2. Le multilinguisme à l'épreuve des élargissements successifs et de l'inflation normative communautaire

L'Union européenne est la plus vaste enceinte de négociation administrative et politique du monde . Le doublement du nombre des langues officielles de l'Union à la suite de ses élargissements successifs vers les pays de l'Europe centrale et orientale a constitué un véritable défi pour les lois de la gestion publique.

a) Une situation paradoxale : 15 États membres appartenant à la Francophonie, mais un recul persistant du français

De fait, en multipliant le nombre des langues officielles, l'élargissement a pour effet d'accélérer le recours à la langue anglaise qui s'est imposé, en particulier depuis l' élargissement de 1995 , comme le plus petit dénominateur linguistique commun .
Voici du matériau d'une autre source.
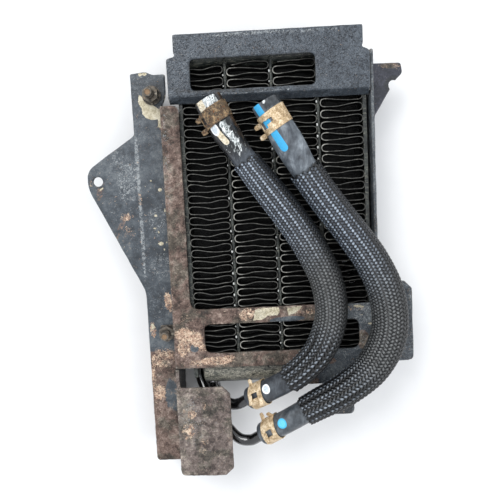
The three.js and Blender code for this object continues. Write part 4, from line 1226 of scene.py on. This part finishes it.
def add_fasteners():
    turns = np.linspace(0, 2 * math.pi, 72, endpoint=False)
    circle = np.stack([np.cos(turns), np.sin(turns)], 1)

    def chamfered(limit):
        """The radii of a hexagon with its corners turned down to a limit."""
        return np.minimum(hexagon_radius(turns), limit)

    def rings_of(place, sections):
        """Rings from (z, radii round the axis) sections."""
        return [np.c_[circle * np.broadcast_to(radius, turns.shape)[:, None] + place, np.full(len(turns), z)]
                for z, radius in sections]

    def make(name, rings, wrap, node, recess=None):
        heap = Heap()
        heap.add(rings, wrap)
        piece = heap.piece(name, MATERIALS["fastener"], "fastener_steel", (node,))
        face_outwards(piece)
        if recess:
            paint_mask(piece, "recess", recess)

    for label, place in BOLT_PLACES.items():
        head = rings_of(place, [
            (20.2, 3.2), (20.2, 4.6), (20.25, chamfered(5.0)), (20.8, chamfered(5.55)),
            (21.3, chamfered(5.8)),
            (23.8, chamfered(5.8)), (24.15, chamfered(5.5)), (24.2, 5.0), (24.2, 2.9)])
        levels = np.arange(24.2, 44.4, 0.125)
        shank = []
        for z in levels:
            phase = (z / THREAD_PITCH - turns / (2 * math.pi)) % 1
            depth = 0.32 * (1 - np.abs(2 * phase - 1)) if z > 30 else 0 * phase
            shank.append((z, np.minimum(2.98 - depth, 2.98 - 0.5 * max(0, z - 43.9))))
        tip = [(44.5, 2.75), (44.85, 2.6), (44.98, 2.35), (44.9, 2.0), (44.45, 1.7), (44.25, 1.2),
               (44.2, 0.5)]
        bolt_sections = head + rings_of(place, shank) + rings_of(place, tip)

        def recess(x, y, z):
            return float(z > 44 and math.hypot(x - place[0], y - place[1]) < 1.9)

        make(f"{label}_bolt_thread", bolt_sections, False, f"{label}_bolt", recess)
        nut = rings_of(place, [(31.8, 3.4), (32.0, 3.1), (36.6, 3.1), (36.8, 3.4), (36.8, chamfered(4.9)),
                               (36.7, chamfered(5.2)), (36.3, chamfered(5.6)), (36.0, chamfered(5.8)),
                               (32.4, chamfered(5.8)), (32.0, chamfered(5.4)), (31.8, chamfered(5.0))])
        make(f"{label}_nut_hex", nut, True, f"{label}_nut")
        if label == "upper":
            outer, node, name = np.full(len(turns), 6.5), "upper_washer", "upper_washer_ring"
        else:
            corner = (np.abs(circle[:, 0] / 5.0) ** 9 + np.abs(circle[:, 1] / 5.2) ** 9) ** (-1 / 9)
            outer, node, name = corner, "lower_square_clip", "lower_square_clip_plate"
        washer = rings_of(place, [(30.1, 3.4), (30.3, 3.2), (31.3, 3.2), (31.5, 3.4), (31.5, outer - 0.5),
                                  (31.42, outer - 0.2), (31.2, outer - 0.02), (30.4, outer - 0.02),
                                  (30.15, outer - 0.25), (30.1, outer - 0.6)])
        make(name, washer, True, node)


# ---- making the metal parts -------------------------------------------------------------------------
add_fins()
add_braze_beads()
add_deep_shade_slab()
add_header("header_bottom", -112.5, -121, -104)
add_header("header_top", 108, 130, 140)
add_pipe("pipe_lower", PIPE_LOWER_ROUTE, 7.8)
add_pipe("pipe_upper", PIPE_UPPER_ROUTE, 3.6)
add_sheet("front_frame", MATERIALS["frame"], 0.75, 0.22, frame_masks)
add_sheet("top_cover", MATERIALS["cover"], 0.7, 0.1, cover_masks)
add_sheet("left_bracket", MATERIALS["slate"], 0.65, 0.2, bracket_masks)
add_sheet("left_rail", MATERIALS["slate"], 0.8, 0.2, rail_masks)
add_sheet("guard_plate", MATERIALS["guard"], 0.65, 0.24, guard_masks)
add_sheet("right_bracket", MATERIALS["lilac"], 0.6, 0.2, right_bracket_masks)
add_fasteners()
for name in ("flat_tube_1", "flat_tube_2", "flat_tube_3", "core_strip_left", "core_strip_right"):
    NODES[name].data.materials.clear()
    NODES[name].data.materials.append(MATERIALS["core"])

# ---- stage ------------------------------------------------------------------------------------------
FLOOR_SIZE = 6
FLOOR_ROUGHNESS = 0.9
SKY_COLOUR = (0.93, 0.96, 1.0, 1)
SKY_STRENGTH = 1.0
LIGHTS = (
    # name, place in metres, size in metres, power in watts
    ("key_light", (-0.45, 0.75, 1.1), 0.65, 9.5),
    ("fill_light", (0.8, -0.2, 0.9), 0.7, 3.0),
)


def make_stage():
    bpy.ops.mesh.primitive_plane_add(size=FLOOR_SIZE, location=(0, 0, 0))
    floor = bpy.context.object
    floor.name = "floor"
    f = Finish("floor")
    colour = f.ramp(f.noise(60, 3), (0.3, (236, 236, 236)), (0.7, (242, 242, 242)))
    floor.data.materials.append(f.done(colour, FLOOR_ROUGHNESS))
    world = bpy.data.worlds.new("world")
    bpy.context.scene.world = world
    world.use_nodes = True
    sky = world.node_tree.nodes["Background"]
    sky.inputs["Color"].default_value = SKY_COLOUR
    sky.inputs["Strength"].default_value = SKY_STRENGTH
    for name, place, size, power in LIGHTS:
        light = bpy.data.objects.new(name, bpy.data.lights.new(name, "AREA"))
        bpy.context.scene.collection.objects.link(light)
        light.data.size = size
        light.data.energy = power
        light.location = place
        light.rotation_euler = (-Vector(place)).to_track_quat("-Z", "Y").to_euler()
    bpy.context.scene.view_settings.view_transform = "Standard"


make_stage()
Néanmoins, les deux derniers élargissements de l'Union européenne, en 2004 et 2007, ont permis une présence accrue des ressortissants des pays membres de la francophonie institutionnelle dans les institutions communautaires, notamment dans la Commission européenne. En effet, dix des douze nouveaux États membres font partie de l'Organisation internationale de la francophonie (OIF) , à différents titres. Aussi, l'Union européenne compte-t-elle désormais 15 États membres appartenant à la Francophonie : six membres à part entière avec la Belgique, la Bulgarie, la France, la Grèce, le Luxembourg et la Roumanie ; un membre associé, Chypre ; et huit pays observateurs, à savoir l'Autriche, la Hongrie, la Lettonie, la Lituanie, la Pologne, la République tchèque, la Slovaquie et la Slovénie.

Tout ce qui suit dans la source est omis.